-- Information supplied --
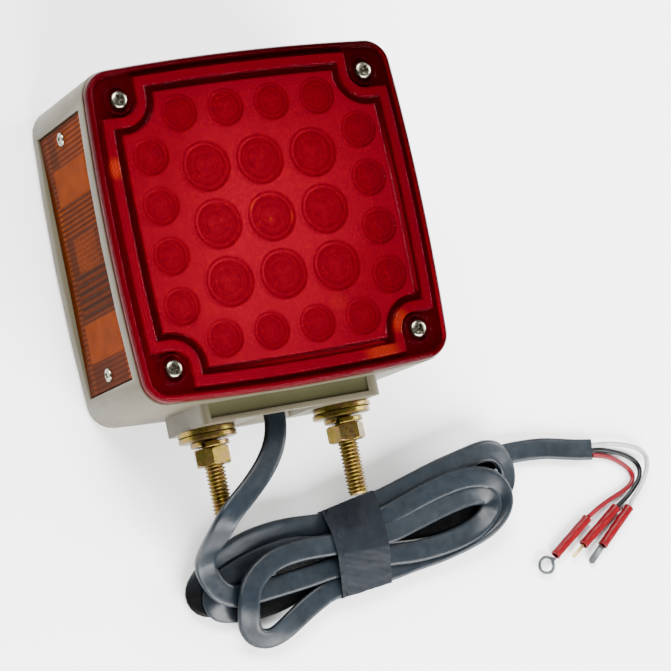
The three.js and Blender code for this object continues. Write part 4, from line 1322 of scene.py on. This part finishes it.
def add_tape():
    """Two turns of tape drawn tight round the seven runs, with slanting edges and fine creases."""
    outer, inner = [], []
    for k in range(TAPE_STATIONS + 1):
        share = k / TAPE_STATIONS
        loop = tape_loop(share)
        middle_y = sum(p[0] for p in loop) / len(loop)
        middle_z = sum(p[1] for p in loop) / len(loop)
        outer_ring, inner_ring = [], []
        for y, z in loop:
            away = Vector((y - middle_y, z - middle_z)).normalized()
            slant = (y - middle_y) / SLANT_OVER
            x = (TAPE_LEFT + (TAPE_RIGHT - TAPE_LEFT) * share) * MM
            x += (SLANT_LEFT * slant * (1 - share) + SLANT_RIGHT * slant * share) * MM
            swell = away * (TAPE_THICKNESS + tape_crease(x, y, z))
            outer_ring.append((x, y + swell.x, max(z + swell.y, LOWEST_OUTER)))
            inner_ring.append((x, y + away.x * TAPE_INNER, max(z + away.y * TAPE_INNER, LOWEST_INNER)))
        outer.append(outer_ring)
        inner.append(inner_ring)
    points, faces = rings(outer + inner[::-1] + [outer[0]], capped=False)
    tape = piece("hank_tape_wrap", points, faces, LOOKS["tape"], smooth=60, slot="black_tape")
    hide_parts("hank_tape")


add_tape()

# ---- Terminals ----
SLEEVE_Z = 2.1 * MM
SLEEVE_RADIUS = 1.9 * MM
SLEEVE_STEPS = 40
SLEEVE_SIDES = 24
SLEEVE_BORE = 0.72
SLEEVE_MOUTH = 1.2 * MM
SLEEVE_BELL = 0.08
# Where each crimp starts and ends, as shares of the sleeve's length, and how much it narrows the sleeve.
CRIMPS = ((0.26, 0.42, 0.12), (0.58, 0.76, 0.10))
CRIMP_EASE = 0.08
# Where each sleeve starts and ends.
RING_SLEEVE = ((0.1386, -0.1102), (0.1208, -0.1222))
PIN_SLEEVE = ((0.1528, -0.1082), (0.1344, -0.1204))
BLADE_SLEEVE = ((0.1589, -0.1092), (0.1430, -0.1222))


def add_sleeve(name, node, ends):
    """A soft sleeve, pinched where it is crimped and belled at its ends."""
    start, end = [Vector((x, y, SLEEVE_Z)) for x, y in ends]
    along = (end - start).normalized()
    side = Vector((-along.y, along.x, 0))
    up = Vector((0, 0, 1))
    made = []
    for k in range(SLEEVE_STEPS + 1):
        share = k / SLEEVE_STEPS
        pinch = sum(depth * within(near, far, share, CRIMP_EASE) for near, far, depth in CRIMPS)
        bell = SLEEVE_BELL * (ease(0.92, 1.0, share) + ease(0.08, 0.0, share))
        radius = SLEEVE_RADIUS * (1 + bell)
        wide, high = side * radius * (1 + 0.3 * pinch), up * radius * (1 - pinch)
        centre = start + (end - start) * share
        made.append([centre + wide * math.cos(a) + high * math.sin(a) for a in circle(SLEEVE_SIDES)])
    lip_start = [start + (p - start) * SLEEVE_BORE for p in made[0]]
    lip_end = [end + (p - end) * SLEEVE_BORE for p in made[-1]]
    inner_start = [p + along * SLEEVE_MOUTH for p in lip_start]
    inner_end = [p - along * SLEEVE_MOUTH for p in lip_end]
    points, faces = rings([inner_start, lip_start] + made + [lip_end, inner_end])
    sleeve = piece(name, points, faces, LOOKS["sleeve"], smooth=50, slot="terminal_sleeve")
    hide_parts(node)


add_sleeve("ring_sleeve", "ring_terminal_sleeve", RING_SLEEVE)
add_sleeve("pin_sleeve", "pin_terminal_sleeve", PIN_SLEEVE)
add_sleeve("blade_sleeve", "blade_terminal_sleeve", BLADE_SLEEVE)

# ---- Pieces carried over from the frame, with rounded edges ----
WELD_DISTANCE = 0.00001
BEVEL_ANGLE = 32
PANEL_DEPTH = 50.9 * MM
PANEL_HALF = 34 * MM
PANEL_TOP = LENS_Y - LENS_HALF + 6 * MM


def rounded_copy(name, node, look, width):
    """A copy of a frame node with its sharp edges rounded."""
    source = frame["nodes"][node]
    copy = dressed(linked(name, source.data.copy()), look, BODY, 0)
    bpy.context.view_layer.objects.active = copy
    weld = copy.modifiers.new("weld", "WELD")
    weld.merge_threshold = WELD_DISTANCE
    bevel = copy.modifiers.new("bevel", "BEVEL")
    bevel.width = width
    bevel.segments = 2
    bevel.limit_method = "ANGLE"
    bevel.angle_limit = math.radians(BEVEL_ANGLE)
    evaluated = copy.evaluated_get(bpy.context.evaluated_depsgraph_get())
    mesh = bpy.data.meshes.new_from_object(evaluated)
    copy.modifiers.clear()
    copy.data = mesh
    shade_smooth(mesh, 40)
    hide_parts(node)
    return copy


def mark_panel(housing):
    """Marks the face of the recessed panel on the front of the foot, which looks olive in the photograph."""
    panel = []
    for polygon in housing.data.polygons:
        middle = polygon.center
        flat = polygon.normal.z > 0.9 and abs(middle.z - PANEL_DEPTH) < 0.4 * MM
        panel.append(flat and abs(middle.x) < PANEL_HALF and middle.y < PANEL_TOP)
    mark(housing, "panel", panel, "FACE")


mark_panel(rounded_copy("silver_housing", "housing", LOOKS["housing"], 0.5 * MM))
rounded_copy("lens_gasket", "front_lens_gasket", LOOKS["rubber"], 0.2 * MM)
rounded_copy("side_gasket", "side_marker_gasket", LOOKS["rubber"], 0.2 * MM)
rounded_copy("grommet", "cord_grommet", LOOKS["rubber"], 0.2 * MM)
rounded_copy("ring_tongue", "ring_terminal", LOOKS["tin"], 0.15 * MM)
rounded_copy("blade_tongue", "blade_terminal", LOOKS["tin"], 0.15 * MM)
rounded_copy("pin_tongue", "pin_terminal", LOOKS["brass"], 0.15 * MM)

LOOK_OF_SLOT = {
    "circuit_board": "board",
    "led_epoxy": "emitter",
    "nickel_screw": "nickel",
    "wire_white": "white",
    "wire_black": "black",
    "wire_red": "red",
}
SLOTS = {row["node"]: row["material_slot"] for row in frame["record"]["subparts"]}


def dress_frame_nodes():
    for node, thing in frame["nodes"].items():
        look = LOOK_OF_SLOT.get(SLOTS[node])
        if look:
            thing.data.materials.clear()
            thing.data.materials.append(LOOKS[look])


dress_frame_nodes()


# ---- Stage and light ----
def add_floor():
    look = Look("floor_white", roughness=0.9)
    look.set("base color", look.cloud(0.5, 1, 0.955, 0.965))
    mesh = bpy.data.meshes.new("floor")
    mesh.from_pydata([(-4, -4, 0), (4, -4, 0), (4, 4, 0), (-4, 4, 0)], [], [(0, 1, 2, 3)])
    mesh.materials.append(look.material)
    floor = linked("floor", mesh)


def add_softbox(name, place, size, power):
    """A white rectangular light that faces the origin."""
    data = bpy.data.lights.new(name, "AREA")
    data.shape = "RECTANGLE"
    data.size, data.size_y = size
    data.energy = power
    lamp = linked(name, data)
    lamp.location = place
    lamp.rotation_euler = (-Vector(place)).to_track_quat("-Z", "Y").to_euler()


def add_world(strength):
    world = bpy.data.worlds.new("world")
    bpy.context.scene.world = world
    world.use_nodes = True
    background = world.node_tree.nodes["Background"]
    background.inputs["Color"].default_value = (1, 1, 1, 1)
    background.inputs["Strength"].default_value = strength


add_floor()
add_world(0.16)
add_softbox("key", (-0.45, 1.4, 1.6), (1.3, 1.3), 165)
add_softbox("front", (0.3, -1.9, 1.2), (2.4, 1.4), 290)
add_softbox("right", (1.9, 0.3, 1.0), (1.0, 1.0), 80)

-- Work to complete --
Using the listing above, reproduce each line without omission.

-- The output --
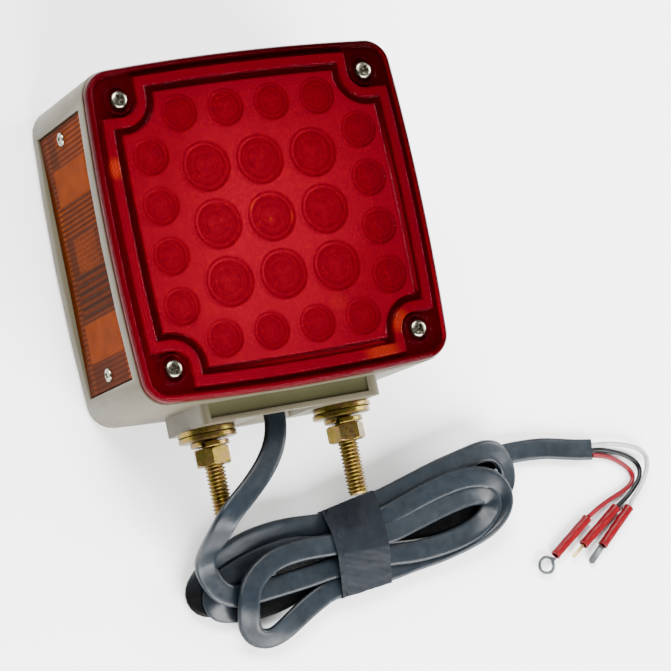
The three.js and Blender code for this object continues. Write part 4, from line 1322 of scene.py on. This part finishes it.
def add_tape():
    """Two turns of tape drawn tight round the seven runs, with slanting edges and fine creases."""
    outer, inner = [], []
    for k in range(TAPE_STATIONS + 1):
        share = k / TAPE_STATIONS
        loop = tape_loop(share)
        middle_y = sum(p[0] for p in loop) / len(loop)
        middle_z = sum(p[1] for p in loop) / len(loop)
        outer_ring, inner_ring = [], []
        for y, z in loop:
            away = Vector((y - middle_y, z - middle_z)).normalized()
            slant = (y - middle_y) / SLANT_OVER
            x = (TAPE_LEFT + (TAPE_RIGHT - TAPE_LEFT) * share) * MM
            x += (SLANT_LEFT * slant * (1 - share) + SLANT_RIGHT * slant * share) * MM
            swell = away * (TAPE_THICKNESS + tape_crease(x, y, z))
            outer_ring.append((x, y + swell.x, max(z + swell.y, LOWEST_OUTER)))
            inner_ring.append((x, y + away.x * TAPE_INNER, max(z + away.y * TAPE_INNER, LOWEST_INNER)))
        outer.append(outer_ring)
        inner.append(inner_ring)
    points, faces = rings(outer + inner[::-1] + [outer[0]], capped=False)
    tape = piece("hank_tape_wrap", points, faces, LOOKS["tape"], smooth=60, slot="black_tape")
    hide_parts("hank_tape")


add_tape()

# ---- Terminals ----
SLEEVE_Z = 2.1 * MM
SLEEVE_RADIUS = 1.9 * MM
SLEEVE_STEPS = 40
SLEEVE_SIDES = 24
SLEEVE_BORE = 0.72
SLEEVE_MOUTH = 1.2 * MM
SLEEVE_BELL = 0.08
# Where each crimp starts and ends, as shares of the sleeve's length, and how much it narrows the sleeve.
CRIMPS = ((0.26, 0.42, 0.12), (0.58, 0.76, 0.10))
CRIMP_EASE = 0.08
# Where each sleeve starts and ends.
RING_SLEEVE = ((0.1386, -0.1102), (0.1208, -0.1222))
PIN_SLEEVE = ((0.1528, -0.1082), (0.1344, -0.1204))
BLADE_SLEEVE = ((0.1589, -0.1092), (0.1430, -0.1222))


def add_sleeve(name, node, ends):
    """A soft sleeve, pinched where it is crimped and belled at its ends."""
    start, end = [Vector((x, y, SLEEVE_Z)) for x, y in ends]
    along = (end - start).normalized()
    side = Vector((-along.y, along.x, 0))
    up = Vector((0, 0, 1))
    made = []
    for k in range(SLEEVE_STEPS + 1):
        share = k / SLEEVE_STEPS
        pinch = sum(depth * within(near, far, share, CRIMP_EASE) for near, far, depth in CRIMPS)
        bell = SLEEVE_BELL * (ease(0.92, 1.0, share) + ease(0.08, 0.0, share))
        radius = SLEEVE_RADIUS * (1 + bell)
        wide, high = side * radius * (1 + 0.3 * pinch), up * radius * (1 - pinch)
        centre = start + (end - start) * share
        made.append([centre + wide * math.cos(a) + high * math.sin(a) for a in circle(SLEEVE_SIDES)])
    lip_start = [start + (p - start) * SLEEVE_BORE for p in made[0]]
    lip_end = [end + (p - end) * SLEEVE_BORE for p in made[-1]]
    inner_start = [p + along * SLEEVE_MOUTH for p in lip_start]
    inner_end = [p - along * SLEEVE_MOUTH for p in lip_end]
    points, faces = rings([inner_start, lip_start] + made + [lip_end, inner_end])
    sleeve = piece(name, points, faces, LOOKS["sleeve"], smooth=50, slot="terminal_sleeve")
    hide_parts(node)


add_sleeve("ring_sleeve", "ring_terminal_sleeve", RING_SLEEVE)
add_sleeve("pin_sleeve", "pin_terminal_sleeve", PIN_SLEEVE)
add_sleeve("blade_sleeve", "blade_terminal_sleeve", BLADE_SLEEVE)

# ---- Pieces carried over from the frame, with rounded edges ----
WELD_DISTANCE = 0.00001
BEVEL_ANGLE = 32
PANEL_DEPTH = 50.9 * MM
PANEL_HALF = 34 * MM
PANEL_TOP = LENS_Y - LENS_HALF + 6 * MM


def rounded_copy(name, node, look, width):
    """A copy of a frame node with its sharp edges rounded."""
    source = frame["nodes"][node]
    copy = dressed(linked(name, source.data.copy()), look, BODY, 0)
    bpy.context.view_layer.objects.active = copy
    weld = copy.modifiers.new("weld", "WELD")
    weld.merge_threshold = WELD_DISTANCE
    bevel = copy.modifiers.new("bevel", "BEVEL")
    bevel.width = width
    bevel.segments = 2
    bevel.limit_method = "ANGLE"
    bevel.angle_limit = math.radians(BEVEL_ANGLE)
    evaluated = copy.evaluated_get(bpy.context.evaluated_depsgraph_get())
    mesh = bpy.data.meshes.new_from_object(evaluated)
    copy.modifiers.clear()
    copy.data = mesh
    shade_smooth(mesh, 40)
    hide_parts(node)
    return copy


def mark_panel(housing):
    """Marks the face of the recessed panel on the front of the foot, which looks olive in the photograph."""
    panel = []
    for polygon in housing.data.polygons:
        middle = polygon.center
        flat = polygon.normal.z > 0.9 and abs(middle.z - PANEL_DEPTH) < 0.4 * MM
        panel.append(flat and abs(middle.x) < PANEL_HALF and middle.y < PANEL_TOP)
    mark(housing, "panel", panel, "FACE")


mark_panel(rounded_copy("silver_housing", "housing", LOOKS["housing"], 0.5 * MM))
rounded_copy("lens_gasket", "front_lens_gasket", LOOKS["rubber"], 0.2 * MM)
rounded_copy("side_gasket", "side_marker_gasket", LOOKS["rubber"], 0.2 * MM)
rounded_copy("grommet", "cord_grommet", LOOKS["rubber"], 0.2 * MM)
rounded_copy("ring_tongue", "ring_terminal", LOOKS["tin"], 0.15 * MM)
rounded_copy("blade_tongue", "blade_terminal", LOOKS["tin"], 0.15 * MM)
rounded_copy("pin_tongue", "pin_terminal", LOOKS["brass"], 0.15 * MM)

LOOK_OF_SLOT = {
    "circuit_board": "board",
    "led_epoxy": "emitter",
    "nickel_screw": "nickel",
    "wire_white": "white",
    "wire_black": "black",
    "wire_red": "red",
}
SLOTS = {row["node"]: row["material_slot"] for row in frame["record"]["subparts"]}


def dress_frame_nodes():
    for node, thing in frame["nodes"].items():
        look = LOOK_OF_SLOT.get(SLOTS[node])
        if look:
            thing.data.materials.clear()
            thing.data.materials.append(LOOKS[look])


dress_frame_nodes()


# ---- Stage and light ----
def add_floor():
    look = Look("floor_white", roughness=0.9)
    look.set("base color", look.cloud(0.5, 1, 0.955, 0.965))
    mesh = bpy.data.meshes.new("floor")
    mesh.from_pydata([(-4, -4, 0), (4, -4, 0), (4, 4, 0), (-4, 4, 0)], [], [(0, 1, 2, 3)])
    mesh.materials.append(look.material)
    floor = linked("floor", mesh)


def add_softbox(name, place, size, power):
    """A white rectangular light that faces the origin."""
    data = bpy.data.lights.new(name, "AREA")
    data.shape = "RECTANGLE"
    data.size, data.size_y = size
    data.energy = power
    lamp = linked(name, data)
    lamp.location = place
    lamp.rotation_euler = (-Vector(place)).to_track_quat("-Z", "Y").to_euler()


def add_world(strength):
    world = bpy.data.worlds.new("world")
    bpy.context.scene.world = world
    world.use_nodes = True
    background = world.node_tree.nodes["Background"]
    background.inputs["Color"].default_value = (1, 1, 1, 1)
    background.inputs["Strength"].default_value = strength


add_floor()
add_world(0.16)
add_softbox("key", (-0.45, 1.4, 1.6), (1.3, 1.3), 165)
add_softbox("front", (0.3, -1.9, 1.2), (2.4, 1.4), 290)
add_softbox("right", (1.9, 0.3, 1.0), (1.0, 1.0), 80)